Reputation: 1288
I am designing a text mining pipeline in UIMA DUCC as follows:
|-----------------|
| | ==CAS_1==> Pipeline A ==> Consumer A
| CAS Multiplier | ==CAS_2==> Pipeline B ==> Consumer B
| | ==CAS_3==> Pipeline C ==> Consumer C
|-----------------|
I intend to run Piepline A, B and C in parallel. I believe it can be done using flow controller. Is my unsderstanding right ? If yes, how do I define multiple CCs. The process_descriptor_CC
field in the job description file takes only one consumer. How can we pass multiple consumers and its piepline assosciation ?
Upvotes: 1
Views: 185
Reputation: 21
Firstly you need to understand the flow controller and create an aggregate descriptor using flow contoller and add cas consumer descriptor just like analysis engine descriptor in flow controller.

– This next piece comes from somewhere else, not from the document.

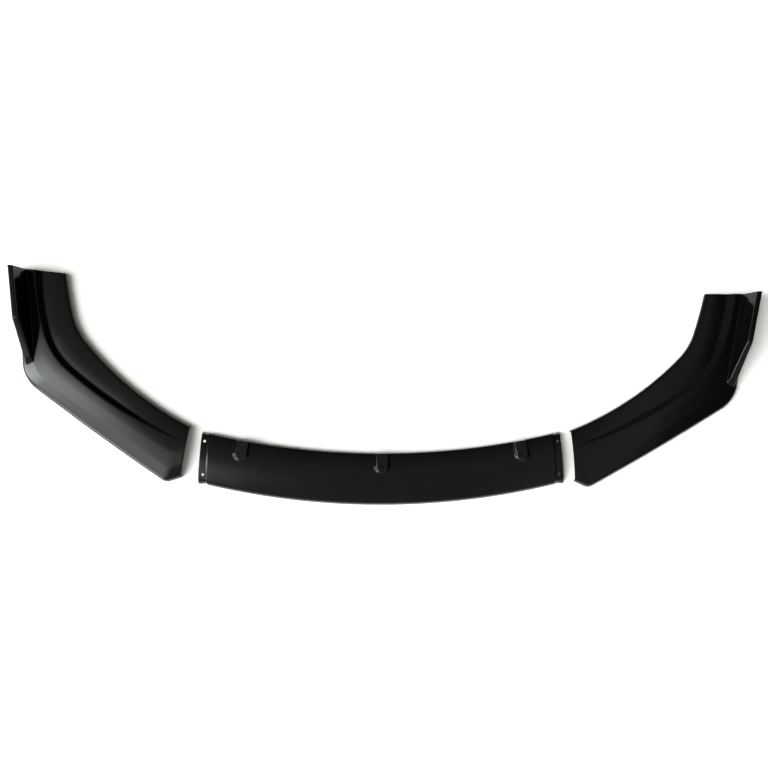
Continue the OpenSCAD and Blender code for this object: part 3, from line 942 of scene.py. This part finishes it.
# Floor, light and camera
def make_floor():
    mesh = bpy.data.meshes.new("floor")
    r = FLOOR_SIZE / 2
    mesh.from_pydata([(-r, -r, 0), (r, -r, 0), (r, r, 0), (-r, r, 0)], [], [(0, 1, 2, 3)])
    obj = bpy.data.objects.new("floor", mesh)
    bpy.context.scene.collection.objects.link(obj)
    material = bpy.data.materials.new("white_floor")
    material.use_nodes = True
    tree = material.node_tree
    tree.nodes.remove(tree.nodes["Principled BSDF"])
    shader = tree.nodes.new("ShaderNodeBsdfDiffuse")
    tone = tree.nodes.new("ShaderNodeMix")
    tone.data_type = "RGBA"
    tone.clamp_factor = True
    tone.inputs["A"].default_value = (FLOOR_TONE, FLOOR_TONE, FLOOR_TONE, 1)
    tone.inputs["B"].default_value = (*FLOOR_SHOWN, 1)
    path = tree.nodes.new("ShaderNodeLightPath")
    shown = path.outputs["Is Camera Ray"]
    for ray in ("Is Glossy Ray", "Is Transmission Ray"):
        either = tree.nodes.new("ShaderNodeMath")
        tree.links.new(shown, either.inputs[0])
        tree.links.new(path.outputs[ray], either.inputs[1])
        shown = either.outputs["Value"]
    tree.links.new(shown, tone.inputs["Factor"])
    tree.links.new(tone.outputs["Result"], shader.inputs["Color"])
    tree.links.new(shader.outputs["BSDF"], tree.nodes["Material Output"].inputs["Surface"])
    mesh.materials.append(material)


def ramp_node(tree, place, toward, reach, tones):
    """Brightness that runs smoothly between two tones over a range of directions."""
    along = tree.nodes.new("ShaderNodeVectorMath")
    along.operation = "DOT_PRODUCT"
    azimuth, height = (math.radians(angle) for angle in toward)
    level = math.cos(height)
    axis = (math.cos(azimuth) * level, math.sin(azimuth) * level, math.sin(height))
    along.inputs[1].default_value = axis
    tree.links.new(place, along.inputs[0])
    fall = tree.nodes.new("ShaderNodeMapRange")
    fall.interpolation_type = "SMOOTHSTEP"
    for name, value in zip(("From Min", "From Max", "To Min", "To Max"), (*reach, *tones)):
        fall.inputs[name].default_value = value
    tree.links.new(along.outputs["Value"], fall.inputs["Value"])
    return fall.outputs["Result"]


def make_world():
    """A dim room with a tall window on the left, and a soft light and a low one in front."""
    world = bpy.data.worlds.new("surroundings")
    bpy.context.scene.world = world
    world.use_nodes = True
    tree = world.node_tree
    place = tree.nodes.new("ShaderNodeTexCoord").outputs["Generated"]
    total = None
    for colour, ramps in (
        (ROOM_COLOUR, ROOM_RAMPS),
        (KEY_COLOUR, KEY_RAMPS),
        (KEY_COLOUR, FRONT_RAMPS),
        (KEY_COLOUR, LOW_RAMPS),
    ):
        tone = ramp_node(tree, place, *ramps[0])
        for ramp in ramps[1:]:
            product = tree.nodes.new("ShaderNodeMath")
            product.operation = "MULTIPLY"
            tree.links.new(tone, product.inputs[0])
            tree.links.new(ramp_node(tree, place, *ramp), product.inputs[1])
            tone = product.outputs["Value"]
        tinted = tree.nodes.new("ShaderNodeVectorMath")
        tinted.operation = "SCALE"
        tinted.inputs[0].default_value = colour
        tree.links.new(tone, tinted.inputs["Scale"])
        part = tinted.outputs["Vector"]
        if total:
            both = tree.nodes.new("ShaderNodeVectorMath")
            tree.links.new(total, both.inputs[0])
            tree.links.new(part, both.inputs[1])
            part = both.outputs["Vector"]
        total = part
    tree.links.new(total, tree.nodes["Background"].inputs["Color"])


def make_camera():
    """Camera that looks nearly straight down, at the photograph's angle."""
    data = bpy.data.cameras.new("camera")
    data.sensor_width = SENSOR
    data.lens = SENSOR * FOCAL_PX / PICTURE_PX
    obj = bpy.data.objects.new("camera", data)
    bpy.context.scene.collection.objects.link(obj)
    half = PICTURE_PX / 2
    nadir = Vector(((NADIR_PX[0] - half) / FOCAL_PX, (half - NADIR_PX[1]) / FOCAL_PX, -1))
    up = -nadir.normalized()
    right = Vector((1, 0, 0))
    right = (right - up * up.dot(right)).normalized()
    turn = Matrix((right, up.cross(right), up))
    obj.matrix_world = Matrix.Translation(Vector(CAMERA_PLACE) * MM) @ turn.to_4x4()
    bpy.context.scene.camera = obj


make_centre()
make_side("left_lip", "left_section", LEFT_GAP, LEFT_TURN, mirrored=True)
make_side("right_lip", "right_section", RIGHT_GAP, RIGHT_TURN, mirrored=False)
make_floor()
make_world()
make_camera()
bpy.context.scene.view_settings.view_transform = "Standard"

After this, there are two use cases for your scenario:
Use process_descriptor_CR and process_descriptor_AE only and use the flow controller based aggregate descriptor in AE.
Use process_descriptor_CR and process_dd only and use the flow controller based aggregate descriptor in deployment descriptor.
Upvotes: 1
Reputation: 123
If the intention is to process a large collection of documents with high throughput then the three pipelines, each including its CAS consumer, would all be in the AE (process_descriptor_AE) and the AE would include a custom flow controller to route CASes as desired. CASes in an AE would run one at a time, but multiple CM+AE threads could be run in parallel by specifying the number of JP threads (process_thread_count) to be greater than 1.
Upvotes: 1
Reputation: 413
make a flowcontroller and add cas consumer as delegate analysis engine. in this way you can add as many as you want. then give the path of flowcontroller in deployment descriptor and give this path in job specification.
Upvotes: 0